Your parents are filthy liars, and dirty hypocrites. Do you need proof? Here are some common lies that parents tell. See if you can remember hearing them as a child, and think if your father still deserves that, “#1 Dad” mug. I bet it can go in the trash along with the image you have of the people who raised you.
“Just be yourself. They’ll like you for who you are.”
Kinda, but not really. Everyone had to cut a few corners to socially blend in, and you weren’t special enough to be the exception. You had to be a needy dork to make friends like everyone else. Don’t believe me? Go deep in your memory and play back a conversation you had at a middle school lunch table, you insufferable phony.
“You don’t have to drink to fit in. No one will judge you for saying no.”
You don’t have to drink to fit in. But you have to drink to fit in with anyone who is drinking. I would never condone underage drinking… on the internet. But I will say that your high school friend group is determined by a shared consumption of a lot, or no alcohol. This means our parents were telling Jussie Smollett level lies.
“I’m too old to do lawn work.”
Dad, if you are reading this, and I know that you are, I still haven’t gotten my revenge. It is nothing short of cruel to wake up someone up at eight in the morning to mew the lawn and pull weeds. It’s even more cruel when that person is in the prime of their self-pleasure career. Have fun in a retirement home big guy, because I haven’t forgotten this lie.

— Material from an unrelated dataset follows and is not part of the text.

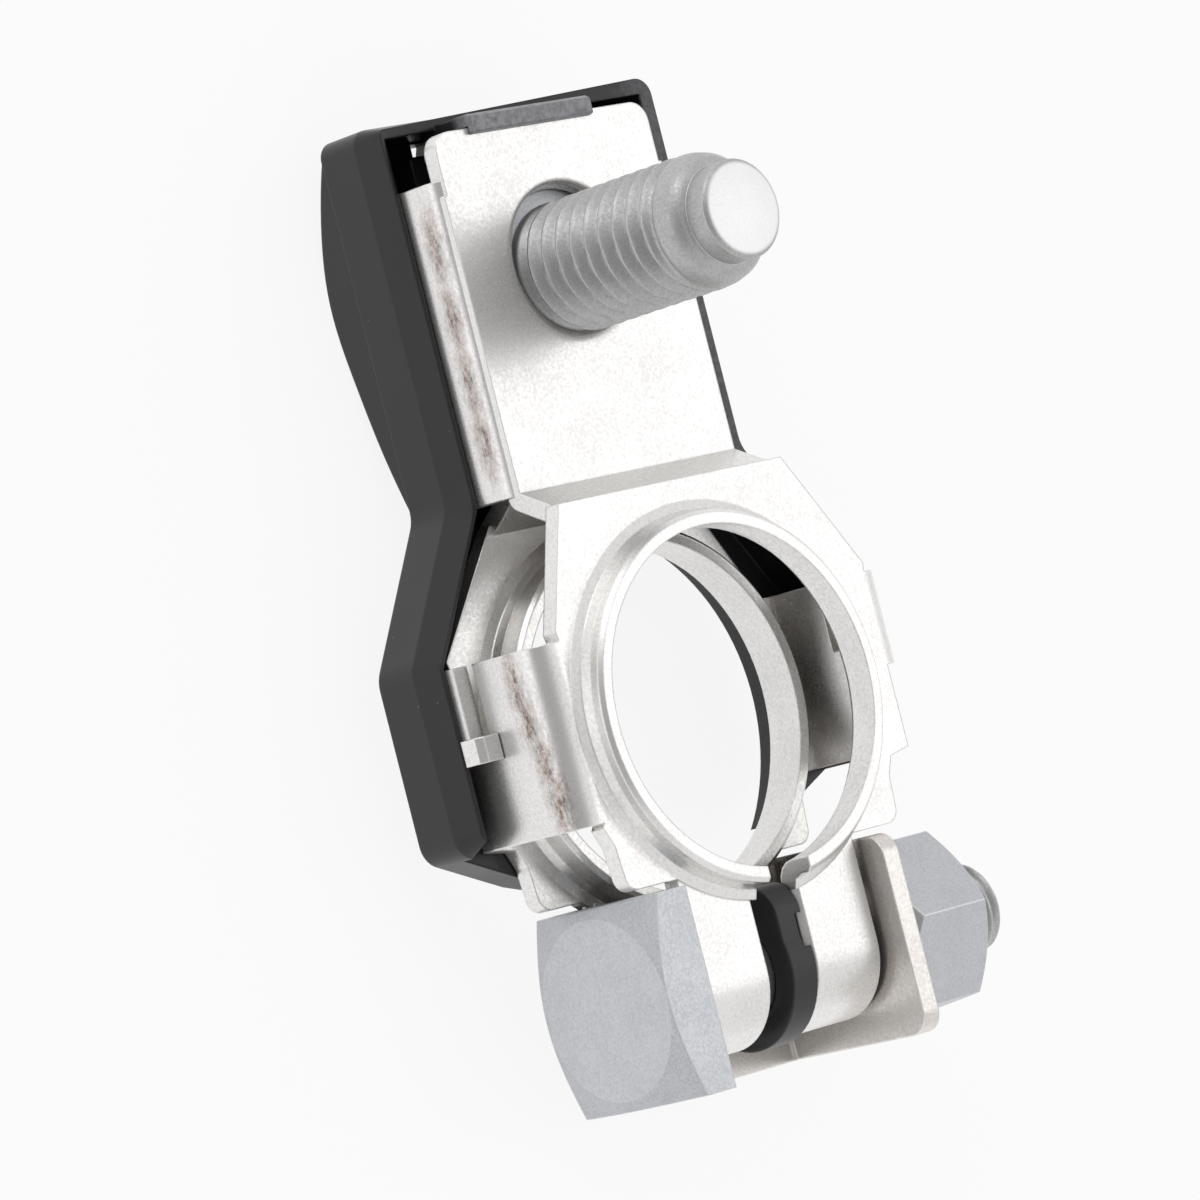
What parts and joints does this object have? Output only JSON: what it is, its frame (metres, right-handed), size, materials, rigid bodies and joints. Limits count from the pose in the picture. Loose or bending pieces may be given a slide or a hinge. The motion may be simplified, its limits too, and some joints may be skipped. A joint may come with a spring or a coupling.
{
  "type": "battery terminal clamp",
  "caption": "Folded sheet metal battery post clamp with a tapered split ring, cross bolt and nut, a threaded terminal stud and a moulded back cover.",
  "frame": {"origin": "centre of the post bore in the plane of the front collar's rim, where the post ends", "axes": "+Z along the post axis to the stud side, +X from the post bore to the terminal stud, +Y to the square head of the clamping bolt"},
  "size_m": [0.0585, 0.035, 0.0254],
  "materials": {
    "tinned_sheet": "matt tin plating",
    "tinned_plate": "matt tin plating",
    "zinc_steel": "dull zinc plating",
    "black_plastic": "satin moulded plastic"
  },
  "bodies": {
    "clamp": {"clamp_body": "tinned_sheet", "terminal_stud": "zinc_steel", "clamp_bolt": "zinc_steel", "spacer_ring": "black_plastic", "insulator_cover": "black_plastic"},
    "plate": {"lock_plate": "tinned_plate"},
    "nut": {"clamp_nut": "zinc_steel"}
  },
  "joints": [
    {"name": "plate_slide", "type": "slide", "parent": "clamp", "child": "plate", "axis": [0, -1, 0], "range_m": [0, 0.003]},
    {"name": "nut_turn", "type": "hinge", "parent": "plate", "child": "nut", "pos_m": [-0.0156, -0.0121, -0.00605], "axis": [0, -1, 0], "range_deg": [0, 1090]}
  ],
  "couplings": [
    {"joint": "nut_turn", "follows": "plate_slide", "rad_per_m": 6283.2}
  ]
}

“You look great. Let me take a picture of you.”
What they meant to say was, “I know this is your prom night. As a result, I’ll be nice for now. But I need to commemorate this moment to roast you for the rest of your life.” Don’t worry about it. Even movie stars’ prom pictures look bad.
“You can be whatever you want to be when you grow up.”
This is true. Only if you want to be a teacher, nurse, Uber driver, accountant, account manager, junior marketing assistant, personal trainer, cook, mechanic, or blogger. Otherwise, you are definitely going to settle for one of those jobs instead.
“I wouldn’t have done that at your age.”
Well, dad had two beers, then made it pretty clear that the only reason you weren’t smoking weed at my age is because you were doing a lot worse. All of our parents misbehaved the exact same way we did at our age. The catholic ones typically did the most drugs too. How else would they find god?